Taking aim at the enemy's vitals and releasing an ultrahigh-speed palm thrust!! * HITS THE VITALS!!*

*A "vacuum shell" compressed using the "Gentle Fist" is shot out at the enemy's vitals under tremendous pressure!! A short to mid-range attack that more than covers the weakness of taijutsu*


----------



## IchLiebe (Apr 1, 2015)

Icegaze said:


> yup. battledome here not a hype section. good mental break down. i guess u got no actual come backs hence the dumb post. concession accepted
> 
> obito and kakashi are 1 trick ponies though
> no kamui and they drop tiers and tiers in power



Hashi without mokuton drops tiers. Kisame without samehada drops tiers. Gai without gates, Tsunade without healing, etc. Quit whining, it's their jutsu. And call Kakashi a 1 trick pony when he has more jutsu than anyone in the manga, has used more ninja tools than anyone, and has showcased more affinity's than 99% of the verse is fucking retarded and you should fell bad.



> thats 1 jutsu right there



Hyuuga without vacuum palm and what happens? 1 jutsu right there.



> btw while we are going on about hype darui in DB4 is stated to have overwhelming chakra
> 
> ↑With the stolen Shichiseiken, he mows down Ginkaku!
> With an *overwhelming amount *of chakra, he even masters
> ...



List of his jutsu's used against Obito.

Kage Bunshin + Raiden
Kage Bunshin + Raiden
Kamui
Raikiri-kunai throw
Kamui
Kamui
Kamui
Doton: Doryūheki
Kamui
Raikiri

That's how much he used BEFORE Kurama gave him any chakra. That's also the order he used them in.

Kage bunshin's take half of the user's chakra. So that's less than 25% at the beginning. So double it, then double it again and you have Kakashi's real chakra.

5x2=10x2=20 kamui's
1x2=2x2=4 dotons
Raikiri is harder. He used 3 after the bunshins so 3x2=6x2=12. Then one at 50 so 2 more.

So Kakashi's normal chakra is
20 kamui's.
14 raikiri's.
4 dotons.

Good luck Darui.



> oh one more thing. how many jutsu does kakashi have without kamui that are described as super fast?



Chidori, Raikiri (two different jutsu), Water shark Missile (copied from Kisame in part 1, so 3.

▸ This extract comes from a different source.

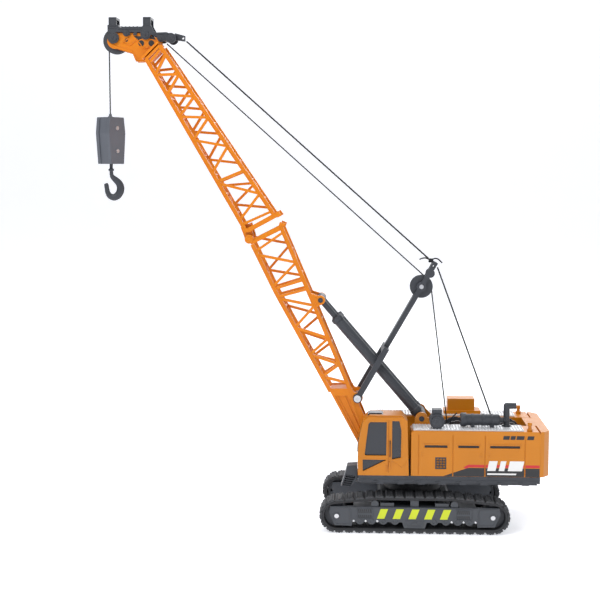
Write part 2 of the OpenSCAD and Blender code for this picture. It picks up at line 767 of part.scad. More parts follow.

> Db translation for air palm
> 
> Push the air and shoot it at enemy
> *A secret Hyuuga super-fast palm attack!!** SUPER FAST! * odd ST isnt even described as super fast.
> ...



1 jutsu compared to Kakashi's entire arsenal, do I need to point out Kakashi cutting lightning in half. O wait, this is where we use feats and not to ones where Kakashi has more stamina, better intelligence, reactions on par with KCM Minato, more jutsu than ANYONE, 3 affinity's, 7 summons, sensing, seals, genjutsu, AND MORE.


----------



## Icegaze (Apr 2, 2015)

IchLiebe said:


> Hashi without mokuton drops tiers. Kisame without samehada drops tiers. Gai without gates, Tsunade without healing, etc. Quit whining, it's their jutsu. And call Kakashi a 1 trick pony when he has more jutsu than anyone in the manga, has used more ninja tools than anyone, and has showcased more affinity's than 99% of the verse is fucking retarded and you should fell bad.



truth hurts 



> Hyuuga without vacuum palm and what happens? 1 jutsu right there.



cry for me 




> List of his jutsu's used against Obito.
> 
> Kage Bunshin + Raiden
> Kage Bunshin + Raiden
> ...


all bar kamui arent hard to block or dodge for hiashi or darui 



> That's how much he used BEFORE Kurama gave him any chakra. That's also the order he used them in.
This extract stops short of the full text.